Although now we still can get various color, by adapting older or non manufacturers lenses. Or editting photos in Capture one. Since capture one v4, the color science has been strong. I attended lectures by them where they were really pushing this point. I think phase one still uses it as the main marketing point for their medium format cameras.
But you are very much correct. The public will go through phases of best, and the museum and catalog photographer will have their push for true color.
I think when you first grabed the D700 it was after the E3. I remember you commenting on the flat neutral output. Maybe you just weren't ready for it yet.
I never liked the term colour science. Shouldn’t it be colour math? Algorithms and 10101 and all that. Anyway I’ve always liked Nikon’s approach to colour.
There’s something going on here that I don’t understand. (Not unusual.) The product shot of the D800e is absolutely razor sharp. It’s even sharper when clicked through to see the larger view. In nine or more years of blogging, all of the photos posted have appeared to be just a little soft. I’d always assumed it was an effect caused by the blog platform’s approach to compression and unavoidable. But the edge contrast in the D800e shot could be used to cut glass. What changed?

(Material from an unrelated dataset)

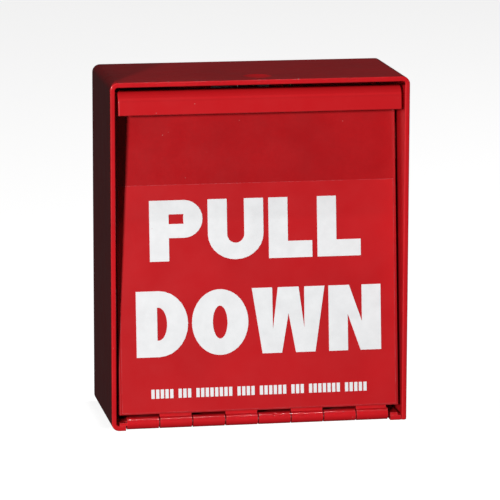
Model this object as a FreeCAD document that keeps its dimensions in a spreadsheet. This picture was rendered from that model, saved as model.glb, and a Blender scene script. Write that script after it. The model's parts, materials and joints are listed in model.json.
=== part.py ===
import FreeCAD, Part
import math
import os

import Sketcher
from FreeCAD import Rotation, Vector

# A surface-mounted steel lock box with a drop-down door.
# The frame: +X to the right, +Z up, -Y out of the wall towards the user.
# The origin is the centre of the back face, which lies against the wall.
# The door hangs on a continuous hinge along the bottom front edge and leans back as it rises.
# Behind it a padlocked lever holds down a snap-action switch.

DIMENSIONS = {
    # the case
    "width": 114.3,
    "height": 133.35,
    "depth": 50.8,
    "case_gauge": 1.9,
    "case_bend": 1.1,
    "butt_corner": 0.7,
    "seam": 0.3,
    "rim_round": 0.45,
    "weld_leg": 3.0,
    "tack_length": 12.0,
    "weep_hole": 5.0,
    # the dimple that holds the door's top edge
    "dimple_width": 11.6,
    "dimple_drop": 0.9,
    "dimple_setback": 9.0,
    # the way to the wall
    "mount_side_inset": 19.05,
    "mount_end_inset": 15.875,
    "mount_hole": 7.1,
    "entry_hole": 22.2,
    "entry_bore": 16.0,
    "entry_flange": 2.4,
    "entry_flange_depth": 1.5,
    "entry_drop": 38.0,
    # the continuous hinge
    "hinge_pin_diameter": 2.3,
    "pin_play": 0.05,
    "hinge_gauge": 1.1,
    "hinge_reach": 14.0,
    "hinge_relief": 0.4,
    "knuckle_pitch": 12.7,
    "knuckle_play": 0.5,
    "knuckle_lead": 2.6,
    "end_tab": 2.6,
    "end_inset": 0.375,
    "end_gap": 1.0,
    "tab_setback": 0.5,
    "crimp_depth": 0.4,
    "crimp_radius": 1.1,
    # the door
    "side_gap": 1.2,
    "top_gap": 1.3,
    "door_gauge": 1.5,
    "door_tilt": 6.0,
    "door_bend": 2.6,
    "door_edge_round": 0.4,
    "door_lift": 0.1,
    "lip_height": 9.35,
    "decal_film": 0.15,
    "decal_margin": 1.0,
    "decal_lift": 0.5,
    "decal_height": 86.5,
    # the stops that the door leans on
    "stop_drop": 24.775,
    "stop_width": 10.0,
    "stop_height": 14.0,
    "bumper_diameter": 7.0,
    "bumper_depth": 2.0,
    "bumper_gap": 0.1,
    # the lock bracket
    "bracket_gauge": 2.5,
    "bracket_gap": 18.0,
    "bracket_bend": 0.5,
    "bracket_headroom": 2.275,
    "ear_wall": 5.25,
    "flange_rise": 7.0,
    "flange_drop": 9.5,
    "stud_inset": 4.6,
    "stud_diameter": 5.0,
    "stud_head": 7.0,
    "stud_length": 9.0,
    "washer_diameter": 9.0,
    "washer_gauge": 0.9,
    "nut_flats": 8.0,
    "nut_height": 3.8,
    "ground_side": 34.0,
    "ground_rise": 18.0,
    # the lever and its shaft
    "pivot_reach": 12.1,
    "shaft_diameter": 6.0,
    "bush_wall": 1.0,
    "bush_flange": 1.6,
    "bush_flange_depth": 1.0,
    "shaft_play": 0.05,
    "end_play": 0.2,
    "lever_gauge": 3.0,
    "lever_clearance": 1.4,
    "lever_travel": 20.0,
    "lever_round": 2.0,
    "hub_half": 5.5,
    "hub_foot": 2.0,
    "arm_shoulder": 7.7,
    "heel_gap": 0.3,
    "heel_height": 9.6,
    "shackle_hole": 10.5,
    "shackle_reach": 8.0,
    "shackle_drop": 22.0,
    "boss_margin": 4.0,
    "boss_flat": 6.0,
    "handle_taper": 2.0,
    "handle_length": 44.0,
    "handle_width": 8.0,
    "grip_wall": 1.1,
    "grip_round": 0.99,
    "stop_rod_diameter": 3.5,
    "stop_rod_drop": 10.0,
    "stop_gap": 0.2,
    "rod_overhang": 0.5,
    "spacer_wall": 1.2,
    "ring_gauge": 0.8,
    "ring_rim": 1.8,
    "ring_inset": 1.6,
    # the return spring
    "wire_diameter": 1.0,
    "spring_gap": 0.7,
    "coil_gap": 0.15,
    "spring_clearance": 0.8,
    "spring_leg": 12.0,
    "spring_hole_play": 0.15,
    # the switch
    "switch_length": 27.8,
    "switch_height": 15.9,
    "switch_width": 10.3,
    "cover_gauge": 1.4,
    "switch_rise": 8.0,
    "switch_setback": 1.7,
    "switch_headroom": 1.6,
    "switch_screw": 3.0,
    "screw_play": 0.1,
    "screw_head": 5.6,
    "screw_head_height": 2.0,
    "screw_spacing": 22.2,
    "screw_inset": 2.9,
    "screw_slot": 0.8,
    "screw_end": 0.8,
    "small_nut_flats": 5.5,
    "small_nut_height": 2.4,
    "blade_width": 4.75,
    "blade_gauge": 0.5,
    "blade_length": 7.0,
    "blade_spacing": 9.5,
    "leaf_width": 4.0,
    "leaf_gauge": 0.5,
    "leaf_gap": 0.6,
    "leaf_inset": 2.5,
    "leaf_overhang": 1.6,
    "leaf_pin_diameter": 1.0,
    "leaf_eye_wall": 0.55,
    "lug_gauge": 0.7,
    "lug_play": 0.15,
    "plunger_diameter": 3.0,
    "plunger_reach": 12.0,
    "plunger_depth": 5.0,
    "plunger_well": 2.0,
    "plunger_gap": 0.05,
    # the cam on the shaft
    "cam_width": 4.4,
    "cam_hub": 10.0,
    "cam_root": 0.8,
    "cam_tip": 3.0,
    "cam_reach": 7.0,
    "cam_gap": 0.1,
}
TACKS = 3
SPRING_COILS = 6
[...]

Hi Michael, I don't have a clue. I shot the image with an old manual focus Nikon 28mm f2.8 on the front of the D2XS. Shot it as a Jpeg and sharpened it a bit (as I have done on many previous images) in Snapseed. Uploaded at the same pixel density as usual = 2198 on the long side. Interesting....
I miss the days of choosing Kodak Kodachrome v Kodak Ektachrome v Fuji Velvia v Fuji Provia v Agfacolour depending on the effect I wanted, then wasting the rest of the role to swap to a different film.
Which reminds me I should buy some presets for Capture One.